The estimated results shown in Table 5 are similar to those shown in Table 4. Panels A and B both have significant coefficients, confirming the volatility transfers between the two markets. However, when we estimate the ADCC-GARCH model, we can conclude that the volatility transfer between the two markets is not asymmetric, given that the coefficient $\gamma$ is not significantly different from zero.

5. Conclusions

This study presents an econometric analysis of the green bond market. In particular, we analyze the relationship between the green bond and equity markets. We test whether green bonds exhibit asymmetric volatility and confirm that although green bonds do exhibit asymmetrical volatility, they have the unique characteristic that their volatility is sensitive to positive shocks, unlike other financial instruments. We also analyze the association between the green bond and equity markets and confirm that the two markets have some volatility spillover effects but that neither responds significantly to negative shocks in the other market. This analysis is expected to help investors and policymakers make decisions because it newly identifies some characteristics of green bonds.

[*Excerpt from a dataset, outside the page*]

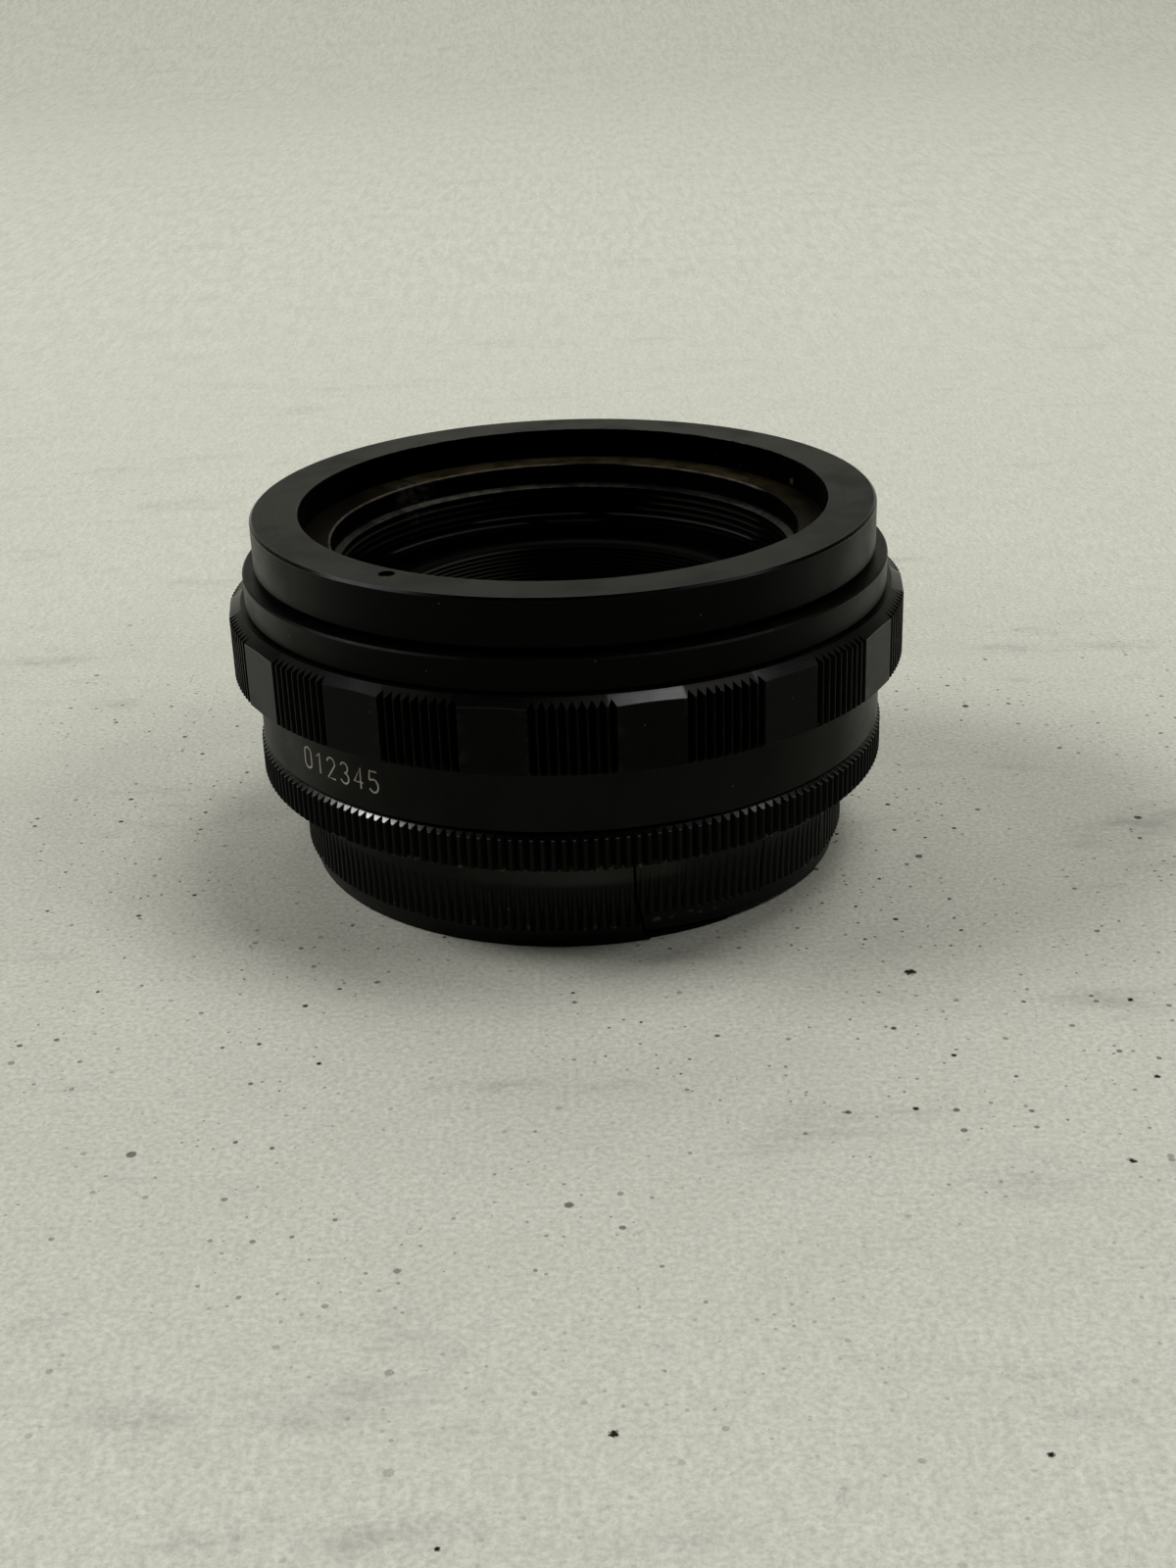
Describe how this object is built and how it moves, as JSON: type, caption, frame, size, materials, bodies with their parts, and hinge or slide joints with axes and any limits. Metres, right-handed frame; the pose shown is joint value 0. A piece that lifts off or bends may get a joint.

However, this study only focuses on the volatilities of both markets, and it may be extended by considering different conditional mean processes. Through such analyses, finding evidence regarding the specific correlations between the returns of the two markets is expected to provide meaningful academic discussions on green bonds.